O homem e a bola
Pedro J. Bondaczuk
O
sucesso da seleção brasileira, na Copa do Mundo dos Estados Unidos, embora um
feito meramente esportivo, que não pode ser usado por nenhum político para
obter qualquer espécie de vantagem, encerra lições preciosas que todos podemos
e devemos aprender.
Em
primeiro lugar, significa uma ducha gelada na excitação dos eternos
derrotistas, que juram por todas as juras que o povo que habita este imenso
país de dimensões continentais é incompetente em tudo, ou quase tudo. Ao
contrário. O Brasil pode carecer, na verdade, de líderes conscientes ou bem
intencionados.
Todavia,
mesmo andando, às vezes, às cegas, em círculos, seguindo a mera intuição, o
brasileiro é versátil, é criativo, é resistente e, portanto, um vencedor.
Outra
lição a ser extraída é a de que, apesar de ser necessário que não nos alienemos
da realidade, sempre há um espaço para o sonho, para a fantasia, para a
concretização de esperanças, mesmo as que pareçam impossíveis. Isto vale tanto
para o esporte, quanto para a vida.
Poucas
pessoas punham fé na atual seleção nas Eliminatórias do ano passado. Menos
ainda quando do seu embarque para os Estados Unidos. Alguns, porém, ousaram
sonhar.
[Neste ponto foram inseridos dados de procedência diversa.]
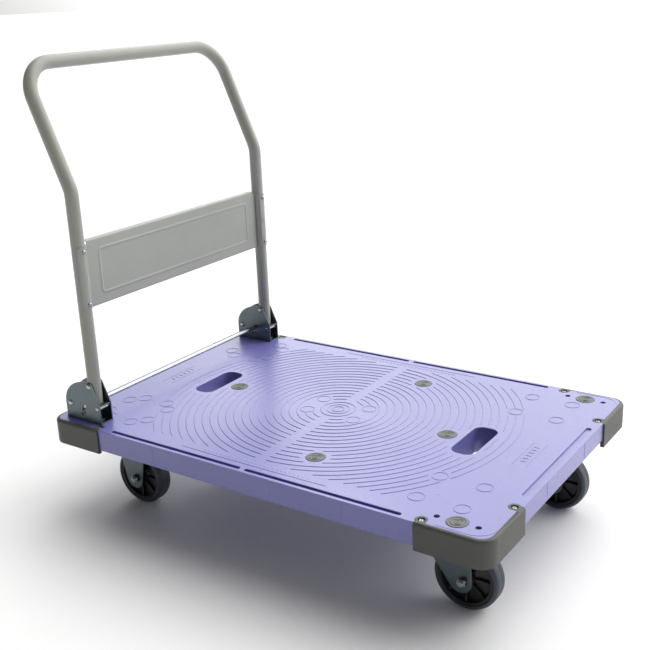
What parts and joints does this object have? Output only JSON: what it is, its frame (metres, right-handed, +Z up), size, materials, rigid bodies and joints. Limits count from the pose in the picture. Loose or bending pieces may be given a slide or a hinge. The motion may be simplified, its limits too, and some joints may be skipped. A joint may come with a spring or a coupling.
{
  "type": "folding platform cart",
  "caption": "Folding platform cart: moulded resin deck with corner bumpers, folding tubular push handle with steel panel, fixed and swivel casters.",
  "frame": {"origin": "on the floor under the centre of the cart's outline with the handle upright", "axes": "+X from the handle end to the front end, +Y to the left for someone pushing, +Z up"},
  "size_m": [0.9425, 0.61, 0.8699],
  "materials": {
    "deck_resin": "moulded resin, satin",
    "bumper_rubber": "soft corner rubber",
    "bright_steel": "bright plated",
    "pad_rubber": "soft pad",
    "handle_paint": "powder coat",
    "panel_paint": "powder coat",
    "zinc_steel": "zinc plated pressing",
    "hub_nylon": "moulded nylon",
    "tyre_rubber": "solid elastic rubber",
    "insert_brass": "turned"
  },
  "bodies": {
    "cart": {"deck": "deck_resin", "bumper_front_left": "bumper_rubber", "bumper_front_right": "bumper_rubber", "bumper_rear_left": "bumper_rubber", "bumper_rear_right": "bumper_rubber", "bumper_screws": "bright_steel", "grip_pads": "pad_rubber", "bracket_left": "zinc_steel", "bracket_right": "zinc_steel", "bracket_bolts": "bright_steel", "bracket_nuts": "bright_steel", "pivot_pins": "bright_steel", "stop_pins": "bright_steel", "spacer_rivets": "bright_steel", "latch_springs": "bright_steel", "fixed_fork_left": "zinc_steel", "fixed_sleeve_left": "bright_steel", "fixed_axle_left": "bright_steel", "fixed_nut_left": "bright_steel", "fixed_fork_right": "zinc_steel", "fixed_sleeve_right": "bright_steel", "fixed_axle_right": "bright_steel", "fixed_nut_right": "bright_steel", "swivel_plate_left": "zinc_steel", "kingpin_left": "bright_steel", "swivel_plate_right": "zinc_steel", "kingpin_right": "bright_steel", "caster_bolts": "bright_steel", "caster_inserts": "insert_brass"},
    "handle": {"handle_tube": "handle_paint", "handle_panel": "panel_paint", "panel_screws": "bright_steel"},
    "latch": {"latch_rod": "bright_steel"},
    "swivel_left": {"swivel_fork_left": "zinc_steel", "swivel_sleeve_left": "bright_steel", "swivel_axle_left": "bright_steel", "swivel_nut_left": "bright_steel", "swivel_balls_left": "bright_steel"},
    "fixed_wheel_left": {"fixed_hub_left": "hub_nylon", "fixed_tyre_left": "tyre_rubber"},
    "swivel_wheel_left": {"swivel_hub_left": "hub_nylon", "swivel_tyre_left": "tyre_rubber"},
    "swivel_right": {"swivel_fork_right": "zinc_steel", "swivel_sleeve_right": "bright_steel", "swivel_axle_right": "bright_steel", "swivel_nut_right": "bright_steel", "swivel_balls_right": "bright_steel"},
    "fixed_wheel_right": {"fixed_hub_right": "hub_nylon", "fixed_tyre_right": "tyre_rubber"},
    "swivel_wheel_right": {"swivel_hub_right": "hub_nylon", "swivel_tyre_right": "tyre_rubber"}
  },
  "joints": [
    {"name": "handle_fold", "type": "hinge", "parent": "cart", "child": "handle", "pos_m": [-0.3637, 0, 0.27], "axis": [0, 1, 0], "range_deg": [0, 99]},
    {"name": "latch_release", "type": "slide", "parent": "cart", "child": "latch", "axis": [-0.3677, 0, -0.93], "range_m": [0, 0.01301], "stiffness_N_per_m": 400, "springref_m": -0.01, "deforming": ["latch_springs"]},
    {"name": "swivel_left_turn", "type": "hinge", "parent": "cart", "child": "swivel_left", "pos_m": [0.3503, 0.191, 0.14], "axis": [0, 0, 1], "continuous": true},
    {"name": "swivel_wheel_left_spin", "type": "hinge", "parent": "swivel_left", "child": "swivel_wheel_left", "pos_m": [0.3833, 0.191, 0.0575], "axis": [0, 1, 0], "continuous": true},
    {"name": "fixed_wheel_left_spin", "type": "hinge", "parent": "cart", "child": "fixed_wheel_left", "pos_m": [-0.3327, 0.191, 0.0575], "axis": [0, 1, 0], "continuous": true},
    {"name": "swivel_right_turn", "type": "hinge", "parent": "cart", "child": "swivel_right", "pos_m": [0.3503, -0.191, 0.14], "axis": [0, 0, 1], "continuous": true},
    {"name": "swivel_wheel_right_spin", "type": "hinge", "parent": "swivel_right", "child": "swivel_wheel_right", "pos_m": [0.3833, -0.191, 0.0575], "axis": [0, 1, 0], "continuous": true},
    {"name": "fixed_wheel_right_spin", "type": "hinge", "parent": "cart", "child": "fixed_wheel_right", "pos_m": [-0.3327, -0.191, 0.0575], "axis": [0, 1, 0], "continuous": true}
  ],
  "couplings": [
    {"joint": "latch_release", "follows": "handle_fold", "m_per_rad": 0.0075237}
  ]
}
E, mesmo que por alguns desses acidentes de percurso --- comuns e
normais num esporte como o futebol --- o tetra escape das mãos brasileiras, o
resultado obtido já foi muito superior àquele esperado pela maioria.
O
escritor realista italiano Verga afirmou que "copiar a realidade pode ser
uma boa coisa, mas inventar a realidade é melhor, muito melhor". E esta apenas se "inventa" com
ação, com esforço, com determinação e com fé.
A
seleção brasileira, convenhamos, apresentou uma infinidade de defeitos. Esteve
longe, muito distante, da perfeição e de jogar aquele futebol mágico, alegre,
versátil, como se fora um balé, de outras jornadas. Mas alcançou o objetivo que
seus integrantes traçaram.
O
imortal Nelson Rodrigues, numa de suas crônicas, expressou, em 1970, o que
gostaríamos de ter expressado naquela ocasião e nesta atual, ao escrever:
"Há um ser humano por trás da bola e digo mais: a bola é um reles, um
ínfimo, um ridículo detalhe. O que procuramos no futebol é o drama, é a
tragédia, é o horror, é a compaixão". E, convenhamos, não é também o que
encontramos na vida?
Se
podemos nos organizar e atingir a excelência em esportes coletivos como o
futebol, o vôlei e o basquete, o que nos impede de agir da mesma forma, com
idêntico espírito de união, para criarmos uma sociedade bem diferente da atual,
que hoje é a mais injusta do mundo em termos de concentração de renda?
(Artigo
publicado na página 2, Opinião, do Correio Popular, em 17 de julho de 1994).